The defense asked him if it was possible for Ross to have forgotten 22-month-old Cooper back in June 2014.

He tells the court that Ross could have experienced fatigue based off of the emails that he sent the day before work—continuing that this could be factor as to why he forgot.

When the prosecution cross examines Brewer, he testifies that most cases when a parent forgets a child, the child is out of view from the driver—but not familiar with any case in which a parent drove a short distance and forgot their child. He agreed with the prosecution that some sort of distraction played a part in what happened.
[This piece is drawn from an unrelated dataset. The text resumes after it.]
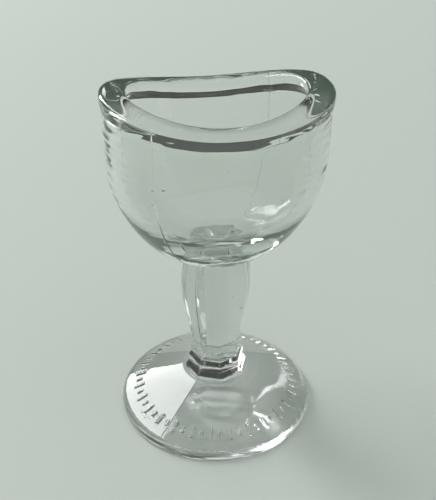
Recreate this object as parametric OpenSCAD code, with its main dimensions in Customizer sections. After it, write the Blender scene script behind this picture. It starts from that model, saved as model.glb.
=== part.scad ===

On Wednesday, defense attorneys called friends and co-workers of Harris to continue to bolster their position posing him as an upright and solid family man, as opposed to the more secretive man living a double life that prosecutors want the jury to see. They insist that Harris hid a darker second life as a sex-addicted man engaged in risky behavior, and that this risky behavior placed his young son's life at risk.

The prosecution's arguments suggested that the defense witnesses did not know and did not recognize the signs of Harris' second life, so they would not be aware of what to look for.

Harris faces a number of charges, including malice murder and felony murder in the death of his young son, Cooper back in June 2014. The 22-month-old was found dead in the back seat of father’s SUV in a suburban Atlanta office park. The defense claims that the death of Cooper was a tragic accident.